The efforts of the MFA and its partners certainly seem to have succeeded. The popularity of the event was obvious from the sheer number of attendees. At opening time, the admission line trailed out the doors to the sidewalk. Shows that required tickets sold out hours before showtime. The venue quickly ran out of seats, and audience members resorted to sitting or standing around the performance area.
Something else that stood out was the presence of children and families. Many of the attendees were families spanning generations, and there was plenty of child-focused programming, such as making origami lanterns and paper pigs. Toddlers sat with their grandparents to watch performances. Within said performances, many of the dancers and demonstrators were children themselves.
With such demand and interest, one day may not be enough to keep up. Kim suggested that the Museum of Fine Arts hold another event in May commemorating Asian American and Pacific Islander Heritage Month.
“This is a one-day event, and I think as much as they can help promote Asian cultures, they can have a long term sustained period — for maybe a week, or a few days, to promote Asian culture,” he said.

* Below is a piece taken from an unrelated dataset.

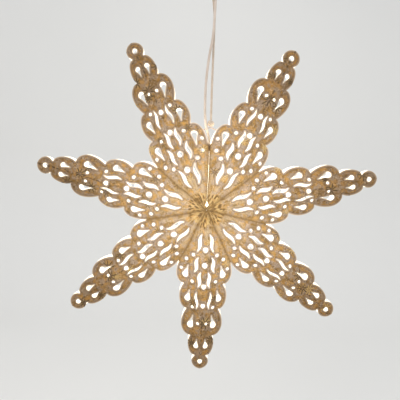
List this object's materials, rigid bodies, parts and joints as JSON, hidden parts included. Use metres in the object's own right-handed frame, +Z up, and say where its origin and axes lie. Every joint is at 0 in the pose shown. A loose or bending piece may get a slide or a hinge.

Overall, the Lunar New Year event was a rousing success, pulling in crowds to appreciate not only the museum’s unique art exhibitions, but also traditional ceremonies and other cultures. The only downside was the sheer volume of people making it difficult to see the events themselves. Perhaps the museum will consider the suggestion of an additional celebration of Asian culture — there is certainly an audience for it.